Abstract Writing in APA Format: Research Paper Tips and Ideas

What is an Abstract?

To writers unfamiliar with APA format writing your first Abstract can be a bit daunting, but rest assured, it is not all that difficult once you get the hang of it. I suppose the first question would be, “What is an Abstract?” and to be concise, it is a basic summary of your entire paper. Sounds simple enough right? An abstract in more exact terms is a summary of your topic, research, conclusion, main points, and sometimes further/continued research opportunities.

What do I do now?

It is very short, 150-250 words, and follows a specific format that differs from the rest of your paper in some ways. When setting up a page for an abstract, the page header (running head) for your paper goes in the top left hand corner in all caps, like it would for the rest of the subsequent pages. The first written line of the abstract should say “Abstract” (without the quotations of course). It should not be bolded, underlined, italicized, or anything else. It should simply say “Abstract” and be centered. On the very next line begins your abstract. This paragraph is not indented or centered. The beginning line should be flush with the left side of the page. Finally, the abstract page, like the rest of the paper should be double spaced. The abstract goes after the cover page and before the paper itself when you are compiling the components to your paper. As far as APA formatting goes, that is about it.

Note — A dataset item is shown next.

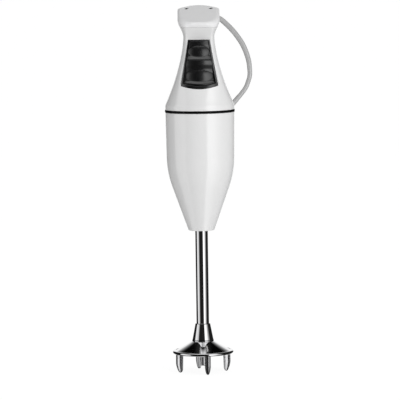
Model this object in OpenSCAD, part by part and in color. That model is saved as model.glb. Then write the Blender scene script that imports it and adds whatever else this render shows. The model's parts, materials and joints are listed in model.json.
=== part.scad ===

Tips for Writing a Good Abstract

Sometimes it can be rather difficult for students to come up with a well written and concise abstract. I have assembled 5 tips for you to try so that you can create a strong, well-written abstract.

  1. First of all, the abstract will actually be the last thing that you write. It is really important that you write your entire paper out first and that you are happy with that before you start your abstract. No one writes a review for a book before the book is written, right?
  2. Make a rough draft. It is really important that you get all your ideas out. Don’t just throw something together in a couple minutes right before you print your paper (or email it) so you have something there to turn in. The abstract sets the tone for the rest of your paper and is just as important as your thesis statement in getting the reader’s attention
  3. KISS. Keep it short and simple. You have 150 – 250 words to summarize your entire paper. Make sure you get all your main points, your thesis, and your conclusion in. You do not need much else. This should be a “strictly business” piece of writing. No Fluff.
  4. Write your abstract in the order your paper is in. To get a good idea of what my abstract will look like, I usually take the first sentence of each paragraph and put it into a “rough abstract,” then edit it to make sense from there. Keep everything in the order you found it in. If it doesn’t make sense in your abstract, it probably doesn’t make sense in your paper either.
  5. Finally, look at other, professionally written, abstracts for inspiration. It never hurts to see if what you’re doing matches up with the real McCoy. Take a look at your friend’s or peer’s abstracts as well, and have them look at yours. Peer support is a great option.

If you follow the format and 5 tips I listed above, you should have no problem writing a fantastic abstract!